December kicked off with some of the most conflicting video game news I’ve heard in months. Respawn Entertainment, best known for Apex Legends, Titanfall and Star Wars Jedi: Fallen Order, took to Twitter to announce that the first Titanfall would be removed from all digital storefronts and discontinued from subscription services such as EA Play in March.
I’ve written about the series, and I admit I’m a big fan. 2014’s Titanfall promised to be an epic multiplayer arena shooter combining mech warfare with acrobatic foot soldier combat, and it did just that. However, its player base fizzled out within months despite an incredible amount of hype – the biggest gripe from many being the lack of a dedicated single-player campaign. You were either throwing down against other gamers online, or you weren’t playing Titanfall at all.
Respawn Entertainment took note of the criticism when it released Titanfall 2 two years later. It enjoyed a much warmer reception for its better-balanced multiplayer gameplay and invigorating single-player story, but its sales struggled due to stiff competition – the title was released one week before Battlefield 1 and one week before Call of Duty: Infinite Warfare, two heavy-hitters occupying the same genre.
Today, Titanfall 2 enjoys a modest player base, with a few thousand gamers online at any given time. It’s not much compared to the hundreds of thousands playing Fortnite on a constant basis, but it’s something. Most people abandoned Titanfall in favor of the sequel, but the chances of it thriving in any capacity were ruined by Respawn’s failure to address years of constant distributed denial of service attacks.
Without getting overly technical, a “DDoS attack” occurs when a hacker floods a server with superfluous requests to overload the system and prevent it from fulfilling legitimate requests. For online games, this either leads to players being unable to connect at all or results in horrible latency wherein button presses are acknowledged seconds late. Essentially, grudge-holding hackers have been rendering Titanfall unplayable for the past two years.
In July, Respawn community coordinator Jason Garza let it slip that only two employees were attempting to resolve this issue, whereas hundreds of developers plug away every day at the company’s moneymaker, Apex Legends. Titanfall fans weren’t too pleased, and it led one fan to initiate DDoS attacks on Apex Legends in retaliation. Of course, it was fixed within hours.

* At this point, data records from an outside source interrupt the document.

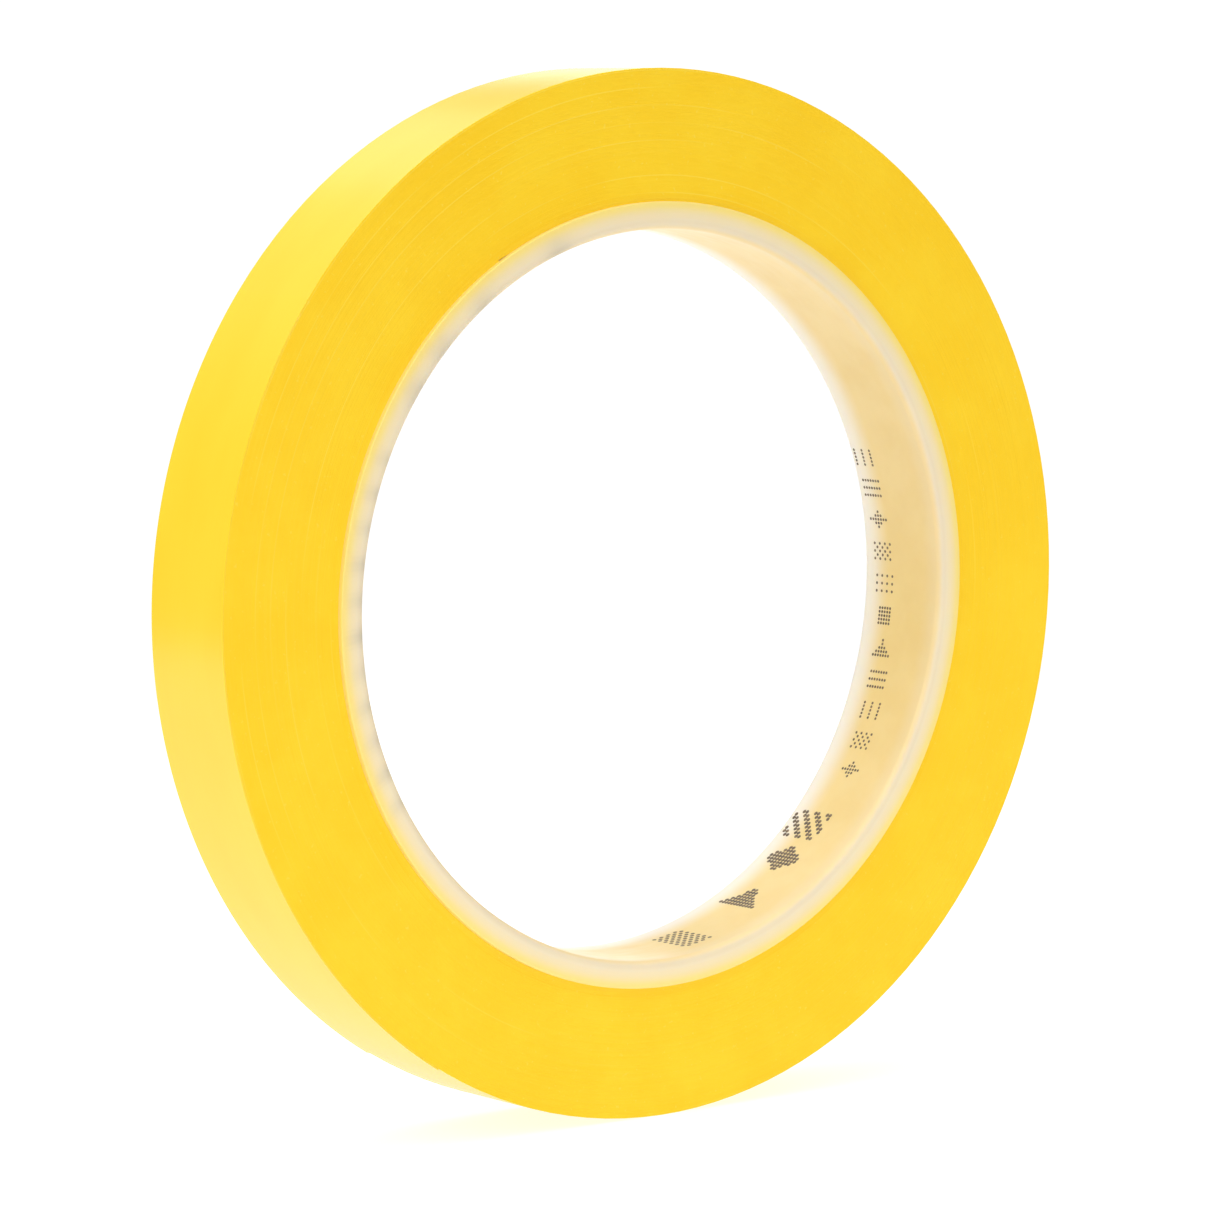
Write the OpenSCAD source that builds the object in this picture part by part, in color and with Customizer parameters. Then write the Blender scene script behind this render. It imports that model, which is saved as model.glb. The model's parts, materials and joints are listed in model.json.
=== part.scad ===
// Roll of adhesive tape on a plastic core, standing on its rim.
// The origin is the centre of the core's bore, +Y runs along the bore and +Z is up.
// The strip winds outwards from +X towards +Z, seen from the -Y side.

/* [Core] */
// Diameter of the core's bore
core_bore_d = 76.2; // [50:0.1:110]
// Thickness of the core's wall
core_wall = 2.85; // [1.5:0.05:5]
// Radius on the edges of the core's bore
core_edge_r = 0.8; // [0.2:0.1:1.2]

/* [Tape] */
// Width of the strip, and of the core
tape_w = 12.7; // [6:0.1:50]
// How far the wound strip sits back from the core's front end, which stands proud by as much
tape_setback = 0.55; // [0:0.05:1]
// Length of the strip on a full roll, in metres
tape_length_m = 32.8; // [10:0.1:70]
// Thickness of the backing film
film_t = 0.1; // [0.04:0.01:0.2]
// Thickness of the adhesive coat
adhesive_t = 0.027; // [0.015:0.001:0.06]
// Direction of the strip's inner end, in degrees from +X towards +Z
start_angle = 120.8; // [0:0.1:360]
// Direction of the strip's outer end
end_angle = 238.2; // [180:0.1:270]

/* [Free end] */
// Length of strip that can be peeled off
tail_length = 90; // [40:1:110]
// Clearance between the free end and the turn beneath it
tail_clearance = 0.02; // [0.01:0.01:0.05]
// Clearance between two stretches of the free end
bend_clearance = 0.05; // [0.02:0.01:0.1]

/* [Hidden] */
$fn = 180;
stretches = 9;
mm_per_m = 1000;

film_colour = [1, 0.83, 0.2];
adhesive_colour = [0.98, 0.86, 0.45];
core_colour = [0.95, 0.9, 0.77];

bore_r = core_bore_d / 2;
core_r = bore_r + core_wall;
tape_t = film_t + adhesive_t;
// The strip's side view has the same area wound up as laid flat, which gives the roll's outer radius
roll_r = sqrt(pow(core_r, 2) + tape_length_m * mm_per_m * tape_t / PI);

// The outermost turn is two half circles that meet smoothly opposite the strip's end.
// Each has its own centre, and the turn ends one pitch above where it began.
pitch = tape_t + tail_clearance;
first_half_r = roll_r - pitch;
second_half_r = roll_r - pitch / 2;
second_half_centre = [cos(end_angle), sin(end_angle)] * pitch / 2;

// The free end is the last part of the second half, and its seat is the turn beneath it
stretch_angle = tail_length / stretches / second_half_r * 180 / PI;
tail_angle = end_angle - stretches * stretch_angle;
bend_gap_angle = bend_clearance / second_half_r * 180 / PI;
seat_r = second_half_r - pitch;
tail_inner_r = second_half_r - tape_t;
glue_line_r = second_half_r - film_t;

// The second turn rises over the strip's inner end along a tangent and leaves a wedge of air before it
rise_angle = acos(core_r / (core_r + tape_t));
// How far the cutting shapes run past what they cut
over = 1;

// Point at a radius and an angle, seen from the -Y side
function at(r, angle) = [r * cos(angle), r * sin(angle)];

// Turns a side view, drawn in X and Y, into a solid as wide as the strip, where the strip lies
module across_the_width() {
    translate([0, tape_setback, 0])
        rotate([90, 0, 0]) linear_extrude(height = tape_w, center = true) children();
}

// Part of a disc around the second half's centre, from an angle over a sweep of up to 180 degrees
module sector(angle, sweep) {
    reach = 2 * roll_r;
    corners = [for (share = [0 : 0.5 : 1]) reach * [cos(angle + share * sweep), sin(angle + share * sweep)]];
    translate(second_half_centre) polygon(concat([[0, 0]], corners));
}

// Ring section between two radii, around the second half's centre
module ring_section(inner_r, outer_r, angle, sweep) {
    translate([second_half_centre[0], tape_setback, second_half_centre[1]])
        rotate([90, 0, 0])
            rotate([0, 0, angle])
                rotate_extrude(angle = sweep)
                    translate([inner_r, -tape_w / 2]) square([outer_r - inner_r, tape_w]);
}

module core_profile() {
    straight = tape_w / 2 - core_edge_r;
    translate([bore_r + core_edge_r, -tape_w / 2]) square([core_wall - core_edge_r, tape_w]);
    translate([bore_r, -straight]) square([core_wall, 2 * straight]);
    for (side = [-1, 1]) translate([bore_r + core_edge_r, side * straight]) circle(r = core_edge_r);
}

module core() {
    color(core_colour) rotate([90, 0, 0]) rotate_extrude() core_profile();
}

// Side view of the wound turns: the first half turn, the second half turn up to where the
// free end leaves it, and the seat of the free end
module turns_outline() {
    intersection() {
        circle(r = first_half_r);
        sector(end_angle, 180);
    }
    intersection() {
        translate(second_half_centre) circle(r = second_half_r);
        sector(end_angle + 180, tail_angle + 180 - end_angle);
    }
    intersection() {
        translate(second_half_centre) circle(r = seat_r);
        sector(tail_angle, end_angle - tail_angle);
    }
}

// Wedge of air in front of the strip's inner end
module start_wedge() {
    polygon([
        at(core_r - tape_t / 10, start_angle - rise_angle),
        at(core_r - over, start_angle),
        at(core_r + tape_t, start_angle)
    ]);
}

module tape_winding() {
    color(film_colour) across_the_width() difference() {
        turns_outline();
        circle(r = core_r);
        start_wedge();
    }
}

// Stretch number i of one layer of the free end, counted from the roll outwards
module tail_layer(i, inner_r, outer_r) {
    ring_section(
        inner_r, outer_r,
        tail_angle + (i - 1) * stretch_angle + bend_gap_angle,
        stretch_angle - bend_gap_angle
    );
}

module tail_film(i) {
    color(film_colour) tail_layer(i, glue_line_r, second_half_r);
}

module tail_adhesive(i) {
    color(adhesive_colour) tail_layer(i, tail_inner_r, glue_line_r);
}

core();
tape_winding();
tail_film(1);  // tail_film_1
tail_film(2);  // tail_film_2
tail_film(3);  // tail_film_3
tail_film(4);  // tail_film_4
tail_film(5);  // tail_film_5
tail_film(6);  // tail_film_6
tail_film(7);  // tail_film_7
tail_film(8);  // tail_film_8
tail_film(9);  // tail_film_9
tail_adhesive(1);  // tail_adhesive_1
tail_adhesive(2);  // tail_adhesive_2
tail_adhesive(3);  // tail_adhesive_3
tail_adhesive(4);  // tail_adhesive_4
tail_adhesive(5);  // tail_adhesive_5
tail_adhesive(6);  // tail_adhesive_6
tail_adhesive(7);  // tail_adhesive_7
tail_adhesive(8);  // tail_adhesive_8
tail_adhesive(9);  // tail_adhesive_9
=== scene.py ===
import json
import math

import bpy
import numpy as np
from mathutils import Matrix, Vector


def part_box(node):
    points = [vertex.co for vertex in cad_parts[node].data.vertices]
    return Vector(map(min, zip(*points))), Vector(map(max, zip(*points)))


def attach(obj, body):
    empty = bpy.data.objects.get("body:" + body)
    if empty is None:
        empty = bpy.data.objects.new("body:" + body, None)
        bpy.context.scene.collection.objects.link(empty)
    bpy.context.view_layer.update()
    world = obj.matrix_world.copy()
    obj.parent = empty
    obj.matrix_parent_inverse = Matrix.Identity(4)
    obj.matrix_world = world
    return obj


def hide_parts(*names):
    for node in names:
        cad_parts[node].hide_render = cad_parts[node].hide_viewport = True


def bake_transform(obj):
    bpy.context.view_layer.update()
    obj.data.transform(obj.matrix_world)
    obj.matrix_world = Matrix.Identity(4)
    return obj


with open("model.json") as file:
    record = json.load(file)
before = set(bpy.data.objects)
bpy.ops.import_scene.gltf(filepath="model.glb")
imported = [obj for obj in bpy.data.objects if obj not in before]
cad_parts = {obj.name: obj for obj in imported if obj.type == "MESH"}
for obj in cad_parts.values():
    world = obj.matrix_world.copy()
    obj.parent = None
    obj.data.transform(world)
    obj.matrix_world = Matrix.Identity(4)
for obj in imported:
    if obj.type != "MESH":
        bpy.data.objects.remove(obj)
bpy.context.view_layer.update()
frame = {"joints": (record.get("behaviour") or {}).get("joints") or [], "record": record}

MM = 0.001

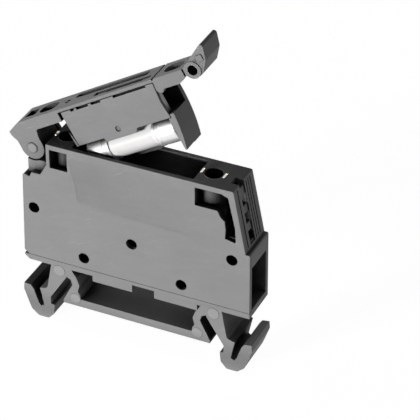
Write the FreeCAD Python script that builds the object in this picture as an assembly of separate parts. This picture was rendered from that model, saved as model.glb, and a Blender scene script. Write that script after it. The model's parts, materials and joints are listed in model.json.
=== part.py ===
import FreeCAD, Part
import math
import os

os.makedirs("parts", exist_ok=True)

# One slim fuse terminal block for a 35 mm mounting rail, with its fuse lever swung open.
# X runs along the current path, Y through the block's thickness and Z up, in millimetres.
# The origin is the middle of the plane that sits on the rail's two flanges.
# Lever pieces are drawn with the lever shut and are then turned about the pivot.

# Body
COVER_THICK = 0.9
BACK_WALL = 0.9
BODY_TOP = 34.2
SEAM_Z = 9.1
BAND_DROP = 1.2
FLANK_WALL = 1.2
FLANK_STEP_Z = 21.7
FLANK_STEP = 0.9
HUB_END = 2.1
LADDER_ROOM = 3.1
ROOF = 1.0
FLOOR_TOP = SEAM_Z + 0.1
SEAM_GAP = 0.05

# Clamp places, mirrored about the middle of the two screws
MID_X = -0.55
CAGE_LENGTH = 6.4
CAGE_SIDE_GAP = 0.5
CAGE_HEIGHT = 8.6
CAGE_WALL = 0.8
CAGE_TOP = 1.7
CAGE_FLOOR = 1.2
CAGE_LOW_Z = FLOOR_TOP + 0.3
CAGE_TRAVEL = 3.0
CAGE_GAP = 0.4
BAR_THICK = 1.0
BAR_SIDE_GAP = 0.25
BAR_Z = FLOOR_TOP + 5.4
BAR_FIT = 0.15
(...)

Such petty behavior is never warranted, but I share the annoyance and impatience with Respawn. There’s a palpable amount of irony in the developer being able to quickly put a stop to the exact same method of hacking that has plagued Titanfall for years.
The truth is Respawn is in the business of making money, and Apex Legends’ method of selling cosmetic items is a superior business model to Titanfall’s traditional pay-once, play-forever standard – especially when Apex Legends has millions of active players compared to Titanfall’s mere thousands.
I understand why Apex Legends is prioritized, but I wish the company would be upfront about it instead of issuing a statement saying “Titanfall is core to Respawn’s DNA” while also essentially admitting its unwillingness to defend the game against hackers.
It’s ultimately for the best that a game long rendered unplayable be removed from digital storefronts, but it was undeniably scummy for Respawn not to admit defeat sooner, permitting the broken game to sell to droves of uninformed gamers for two years.
In recent months, Titanfall 2 has been receiving similar DDoS attacks. The hacks aren’t ceaseless, but it’s still a disturbing trend, and I’d hate to see the game die the same as its predecessor – where would fans go then? Apex Legends may take place in the same universe, but it employs a battle royale format, and there are no mechs to pilot. It’s a fun game, but it lacks that special something that makes Titanfall so wonderfully unique.